■ **RAW DATA**
[Start]

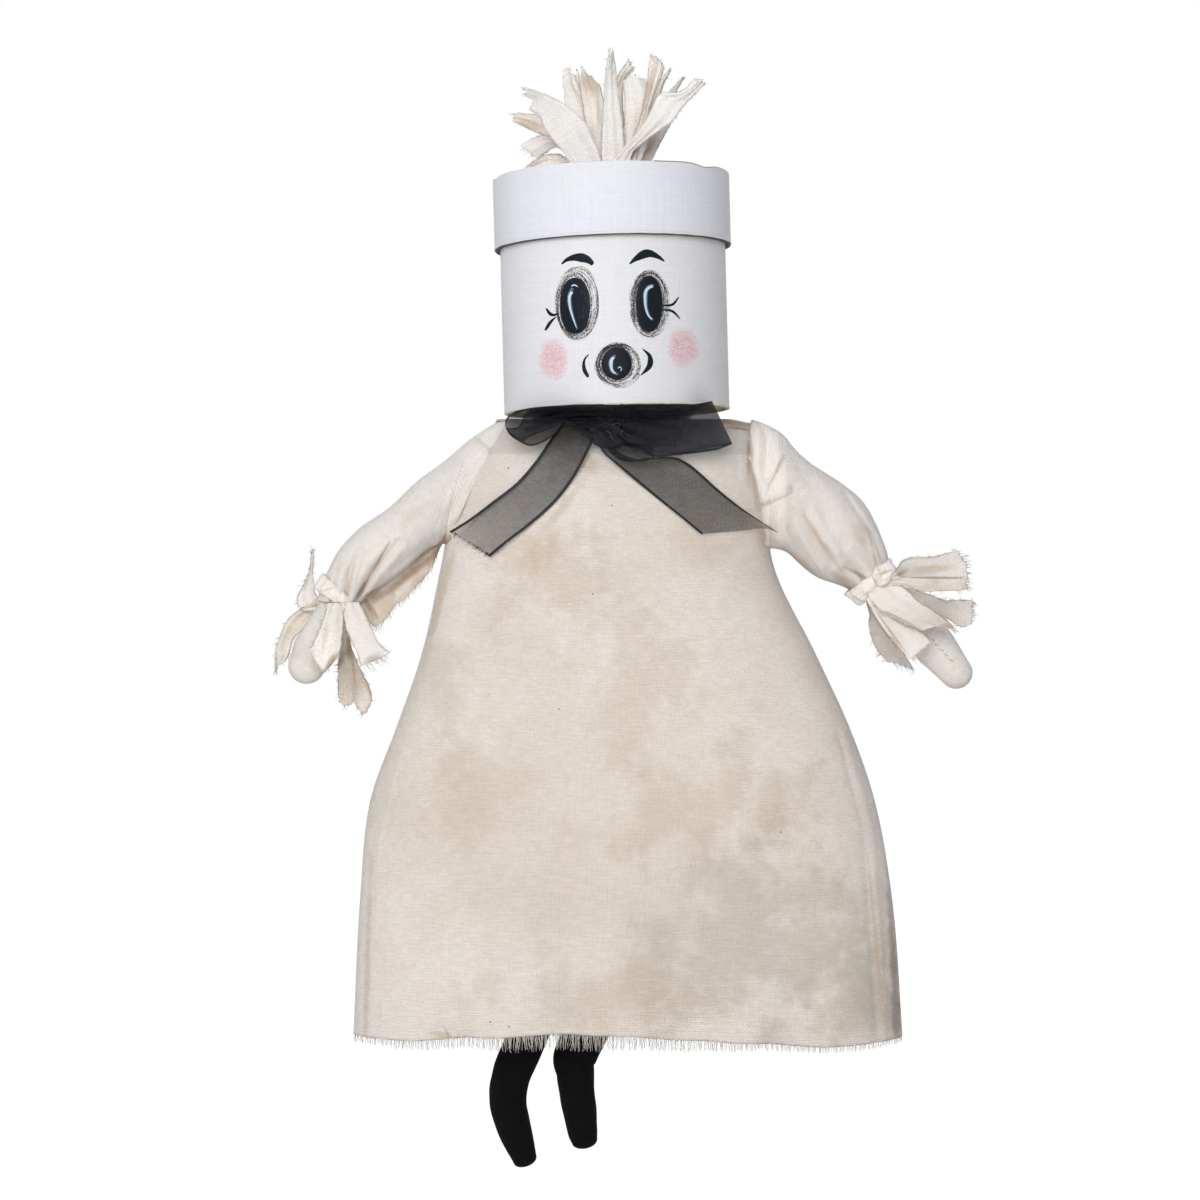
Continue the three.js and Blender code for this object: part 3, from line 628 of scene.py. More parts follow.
def finish(name):
    """One of the doll's finishes, made when it is first asked for."""
    known = bpy.data.materials.get(name)
    if known:
        return known
    tones = bpy.context.scene.art_doll_colours
    paper = Vector(tones.paper)
    rows = {
        "Muslin dress": (cloth_look, tones.muslin, tones.muslin_shade, 10.0, 0.3, 0.16, DRESS_STAINS_AND_SHADE),
        "Muslin sleeve": (cloth_look, (1.0, 0.937, 0.872), tones.muslin_shade, 14.0, 0.1, 0.12, SLEEVE_FOLD_SHADE),
        "Muslin strip": (cloth_look, (1.0, 0.938, 0.868), (0.93, 0.83, 0.72), 30.0, 0.25, 0.12, HAND_SHADE, 230.0),
        "Muslin strip in shade": (cloth_look, (0.95, 0.87, 0.78), (0.78, 0.63, 0.47), 60.0, 0.6, 0.15, HAND_SHADE),
        "Muslin hair": (cloth_look, (1.0, 0.955, 0.91), (0.95, 0.87, 0.78), 40.0, 0.3, 0.1, (), 230.0),
        "Muslin hair in shade": (cloth_look, (1.0, 0.93, 0.85), (0.9, 0.79, 0.66), 40.0, 0.4, 0.1,
                                 HAIR_SHADE, 230.0),
        "Muslin stuffed": (cloth_look, (1.0, 0.94, 0.875), (0.92, 0.82, 0.72), 34.0, 0.35, 0.2),
        "Muslin in deep shade": (cloth_look, (0.92, 0.82, 0.71), (0.72, 0.58, 0.44), 60.0, 0.6, 0.18, FLAP_SHADE),
        "Muslin thread": (cloth_look, (0.8, 0.75, 0.69), (0.62, 0.55, 0.47), 60.0, 0.6, 0.08),
        "Tan thread": (cloth_look, (0.6, 0.47, 0.34), (0.4, 0.29, 0.19), 60.0, 0.7, 0.1),
        "Brown thread": (cloth_look, (0.32, 0.22, 0.15), (0.2, 0.13, 0.09), 60.0, 0.5, 0.1),
        "Black thread": (black_look, (0.02, 0.02, 0.021)),
        # Grey threads that stand for glints of light on the knot: painted highlight.
        "Grey thread": (black_look, (0.12, 0.12, 0.14)),
        "Black cotton": (black_look, tones.legs),
        "Linen paper": (paper_look, paper),
        "Linen paper wall": (paper_look, paper * Vector((1.0, 0.99, 0.96))),
        "Raw board": (board_look, tones.board),
        "Pale board": (board_look, (0.78, 0.7, 0.6)),
        # A nearly black board: painted shadow under the lid's rim.
        "Board edge": (board_look, (0.1, 0.085, 0.075)),
        "Charcoal paint": (paint_look, tones.paint, 0.6),
        "Pale blue paint": (paint_look, tones.highlight, 0.25, 0.5),
        "Dull blue paint": (paint_look, (0.1, 0.125, 0.155), 0.8, 0.5),
        "Dry grey brush": (dry_look, (0.075, 0.062, 0.055), 0.56),
        # Lighter charcoal streaks on the eye: painted sheen along the brush marks.
        "Worn charcoal brush": (dry_look, (0.06, 0.066, 0.074), 0.5, 3200.0, 60.0),
        "Stippled pink": (stipple_look, tones.cheek),
        "Black organza": (organza_look, tones.organza, 0.55, 0.08, 0.16),
        "Black organza tail": (organza_look, tones.organza, 0.62, 0.08, 0.08),
        "Black organza gathered": (organza_look, (0.008, 0.0085, 0.013), 0.72, 0.24),
    }
    make, *values = rows[name]
    return make(name, *values)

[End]

Reproduce the full listing word for word.

■ **ANSWER IN FULL**
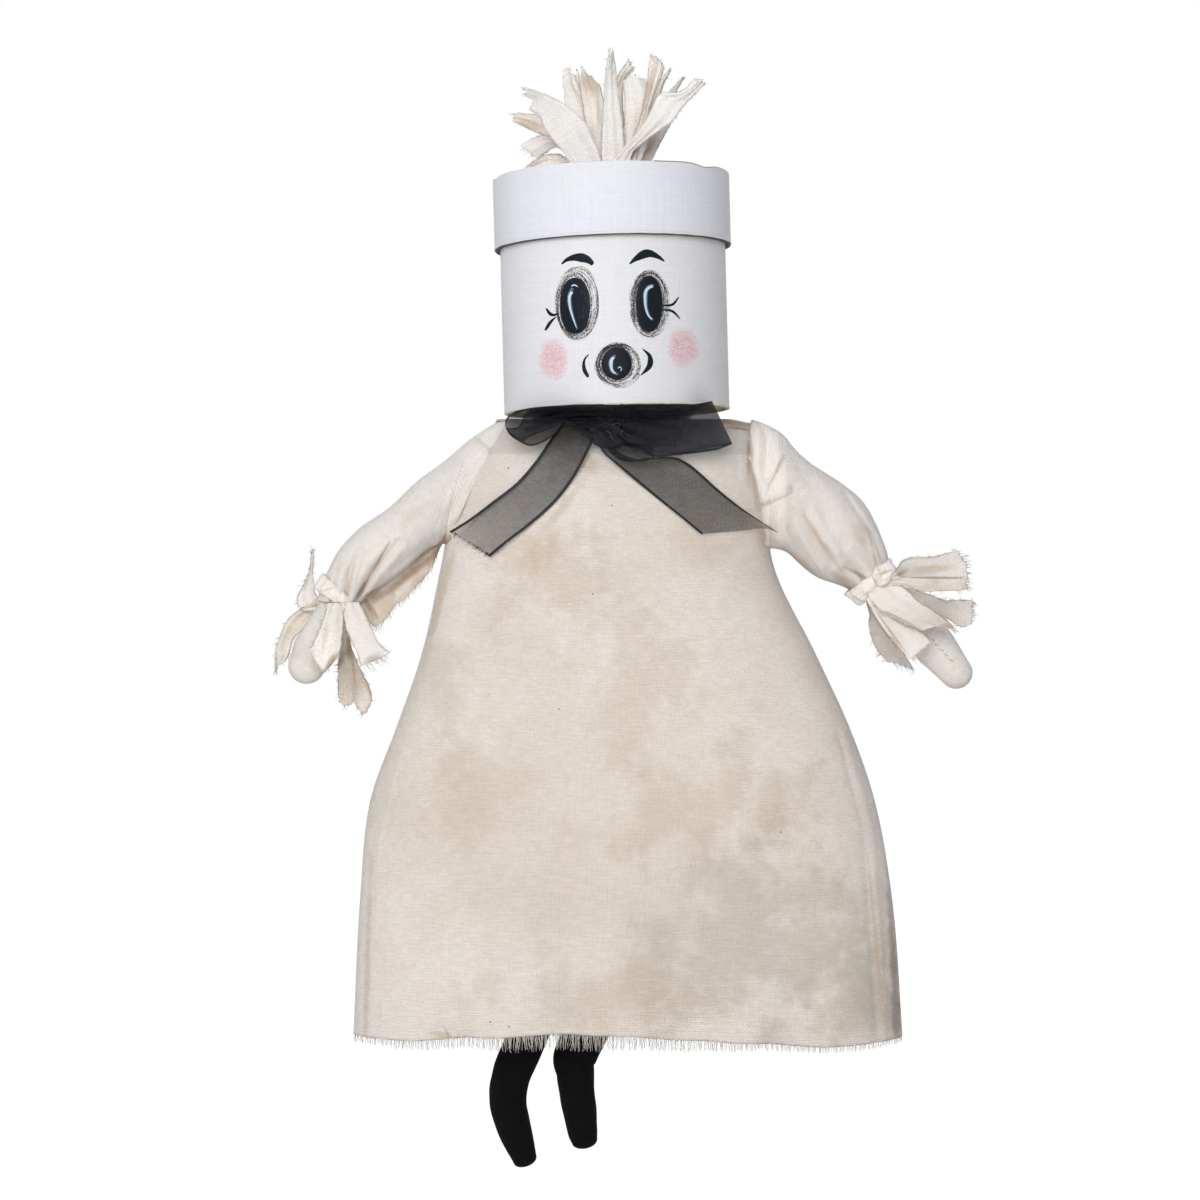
Continue the three.js and Blender code for this object: part 3, from line 628 of scene.py. More parts follow.
def finish(name):
    """One of the doll's finishes, made when it is first asked for."""
    known = bpy.data.materials.get(name)
    if known:
        return known
    tones = bpy.context.scene.art_doll_colours
    paper = Vector(tones.paper)
    rows = {
        "Muslin dress": (cloth_look, tones.muslin, tones.muslin_shade, 10.0, 0.3, 0.16, DRESS_STAINS_AND_SHADE),
        "Muslin sleeve": (cloth_look, (1.0, 0.937, 0.872), tones.muslin_shade, 14.0, 0.1, 0.12, SLEEVE_FOLD_SHADE),
        "Muslin strip": (cloth_look, (1.0, 0.938, 0.868), (0.93, 0.83, 0.72), 30.0, 0.25, 0.12, HAND_SHADE, 230.0),
        "Muslin strip in shade": (cloth_look, (0.95, 0.87, 0.78), (0.78, 0.63, 0.47), 60.0, 0.6, 0.15, HAND_SHADE),
        "Muslin hair": (cloth_look, (1.0, 0.955, 0.91), (0.95, 0.87, 0.78), 40.0, 0.3, 0.1, (), 230.0),
        "Muslin hair in shade": (cloth_look, (1.0, 0.93, 0.85), (0.9, 0.79, 0.66), 40.0, 0.4, 0.1,
                                 HAIR_SHADE, 230.0),
        "Muslin stuffed": (cloth_look, (1.0, 0.94, 0.875), (0.92, 0.82, 0.72), 34.0, 0.35, 0.2),
        "Muslin in deep shade": (cloth_look, (0.92, 0.82, 0.71), (0.72, 0.58, 0.44), 60.0, 0.6, 0.18, FLAP_SHADE),
        "Muslin thread": (cloth_look, (0.8, 0.75, 0.69), (0.62, 0.55, 0.47), 60.0, 0.6, 0.08),
        "Tan thread": (cloth_look, (0.6, 0.47, 0.34), (0.4, 0.29, 0.19), 60.0, 0.7, 0.1),
        "Brown thread": (cloth_look, (0.32, 0.22, 0.15), (0.2, 0.13, 0.09), 60.0, 0.5, 0.1),
        "Black thread": (black_look, (0.02, 0.02, 0.021)),
        # Grey threads that stand for glints of light on the knot: painted highlight.
        "Grey thread": (black_look, (0.12, 0.12, 0.14)),
        "Black cotton": (black_look, tones.legs),
        "Linen paper": (paper_look, paper),
        "Linen paper wall": (paper_look, paper * Vector((1.0, 0.99, 0.96))),
        "Raw board": (board_look, tones.board),
        "Pale board": (board_look, (0.78, 0.7, 0.6)),
        # A nearly black board: painted shadow under the lid's rim.
        "Board edge": (board_look, (0.1, 0.085, 0.075)),
        "Charcoal paint": (paint_look, tones.paint, 0.6),
        "Pale blue paint": (paint_look, tones.highlight, 0.25, 0.5),
        "Dull blue paint": (paint_look, (0.1, 0.125, 0.155), 0.8, 0.5),
        "Dry grey brush": (dry_look, (0.075, 0.062, 0.055), 0.56),
        # Lighter charcoal streaks on the eye: painted sheen along the brush marks.
        "Worn charcoal brush": (dry_look, (0.06, 0.066, 0.074), 0.5, 3200.0, 60.0),
        "Stippled pink": (stipple_look, tones.cheek),
        "Black organza": (organza_look, tones.organza, 0.55, 0.08, 0.16),
        "Black organza tail": (organza_look, tones.organza, 0.62, 0.08, 0.08),
        "Black organza gathered": (organza_look, (0.008, 0.0085, 0.013), 0.72, 0.24),
    }
    make, *values = rows[name]
    return make(name, *values)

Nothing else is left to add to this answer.